WHAT IS REQUIRED:
Output every line of the data exactly as it appears.
[BEGIN]
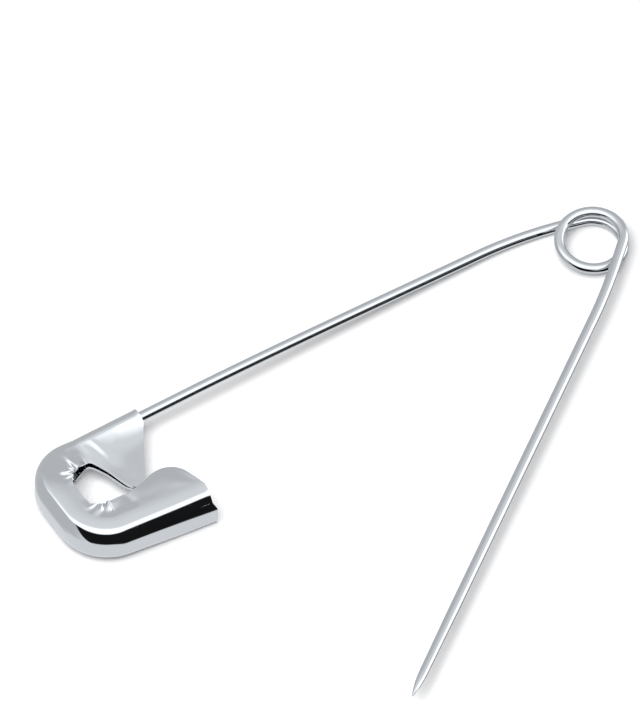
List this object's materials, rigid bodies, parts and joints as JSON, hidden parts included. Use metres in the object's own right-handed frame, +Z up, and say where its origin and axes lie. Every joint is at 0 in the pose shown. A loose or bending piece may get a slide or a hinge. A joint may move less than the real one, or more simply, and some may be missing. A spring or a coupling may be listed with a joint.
{
  "type": "safety pin",
  "caption": "Large safety pin: springy wire bent into a coil between a fixed arm and a sharp pin arm, with a folded sheet cap that grips the fixed arm and shields the point.",
  "frame": {"origin": "on the axis of the coil, at the table the open pin lies on", "axes": "+X from the cap towards the coil, along the fixed arm; +Y from the open pin arm towards the fixed arm; +Z up from the table, along the coil's axis"},
  "size_m": [0.0762, 0.0496, 0.0049],
  "materials": {
    "wire": "bright nickel plate on drawn spring steel",
    "cap": "bright nickel plate on folded sheet"
  },
  "bodies": {
    "frame": {"clasp_cap": "cap", "fixed_arm": "wire"},
    "coil": {"coil_spring": "wire"},
    "shank": {"pin_shank": "wire"},
    "point": {"pin_point": "wire"}
  },
  "joints": [
    {"name": "coil_swing", "type": "hinge", "parent": "frame", "child": "coil", "pos_m": [0, 0, 0.0014], "axis": [0, 0, -1], "range_deg": [0, 27.2], "stiffness_Nm_per_rad": 0.05},
    {"name": "pin_lift", "type": "hinge", "parent": "coil", "child": "shank", "pos_m": [-0.00272, -0.00739, 0.0022], "axis": [0.5962, -0.8028, 0], "range_deg": [-4.1, 0], "stiffness_Nm_per_rad": 0.05},
    {"name": "pin_press", "type": "hinge", "parent": "shank", "child": "point", "pos_m": [-0.02118, -0.0211, 0.0022], "axis": [0, 0, -1], "range_deg": [0, 10.2], "stiffness_Nm_per_rad": 0.05}
  ]
}
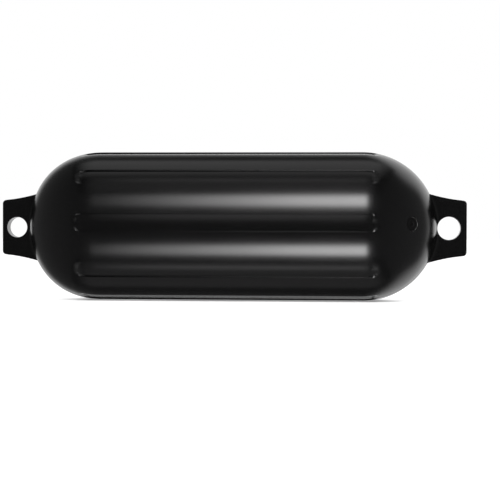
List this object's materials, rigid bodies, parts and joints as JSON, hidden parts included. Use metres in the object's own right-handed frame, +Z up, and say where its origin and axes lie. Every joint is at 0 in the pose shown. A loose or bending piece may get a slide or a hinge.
[END]
CORRECT RESULT:
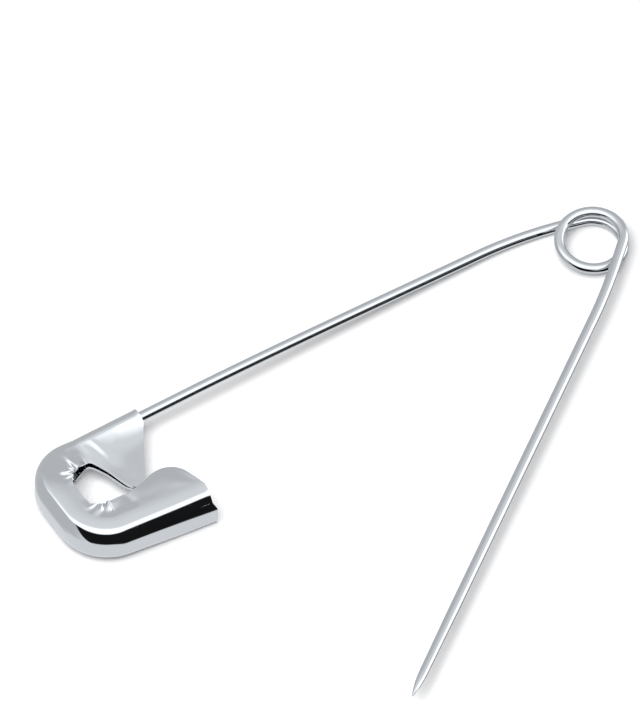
List this object's materials, rigid bodies, parts and joints as JSON, hidden parts included. Use metres in the object's own right-handed frame, +Z up, and say where its origin and axes lie. Every joint is at 0 in the pose shown. A loose or bending piece may get a slide or a hinge. A joint may move less than the real one, or more simply, and some may be missing. A spring or a coupling may be listed with a joint.
{
  "type": "safety pin",
  "caption": "Large safety pin: springy wire bent into a coil between a fixed arm and a sharp pin arm, with a folded sheet cap that grips the fixed arm and shields the point.",
  "frame": {"origin": "on the axis of the coil, at the table the open pin lies on", "axes": "+X from the cap towards the coil, along the fixed arm; +Y from the open pin arm towards the fixed arm; +Z up from the table, along the coil's axis"},
  "size_m": [0.0762, 0.0496, 0.0049],
  "materials": {
    "wire": "bright nickel plate on drawn spring steel",
    "cap": "bright nickel plate on folded sheet"
  },
  "bodies": {
    "frame": {"clasp_cap": "cap", "fixed_arm": "wire"},
    "coil": {"coil_spring": "wire"},
    "shank": {"pin_shank": "wire"},
    "point": {"pin_point": "wire"}
  },
  "joints": [
    {"name": "coil_swing", "type": "hinge", "parent": "frame", "child": "coil", "pos_m": [0, 0, 0.0014], "axis": [0, 0, -1], "range_deg": [0, 27.2], "stiffness_Nm_per_rad": 0.05},
    {"name": "pin_lift", "type": "hinge", "parent": "coil", "child": "shank", "pos_m": [-0.00272, -0.00739, 0.0022], "axis": [0.5962, -0.8028, 0], "range_deg": [-4.1, 0], "stiffness_Nm_per_rad": 0.05},
    {"name": "pin_press", "type": "hinge", "parent": "shank", "child": "point", "pos_m": [-0.02118, -0.0211, 0.0022], "axis": [0, 0, -1], "range_deg": [0, 10.2], "stiffness_Nm_per_rad": 0.05}
  ]
}
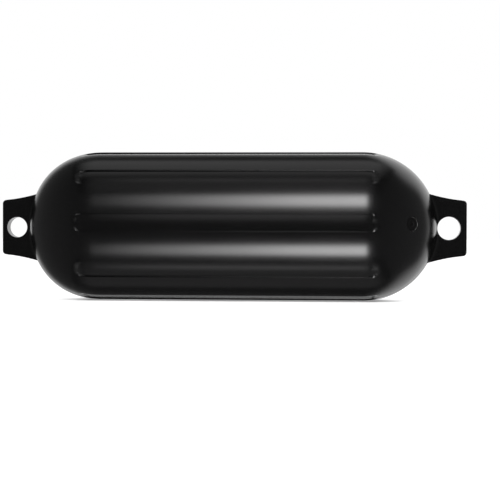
List this object's materials, rigid bodies, parts and joints as JSON, hidden parts included. Use metres in the object's own right-handed frame, +Z up, and say where its origin and axes lie. Every joint is at 0 in the pose shown. A loose or bending piece may get a slide or a hinge.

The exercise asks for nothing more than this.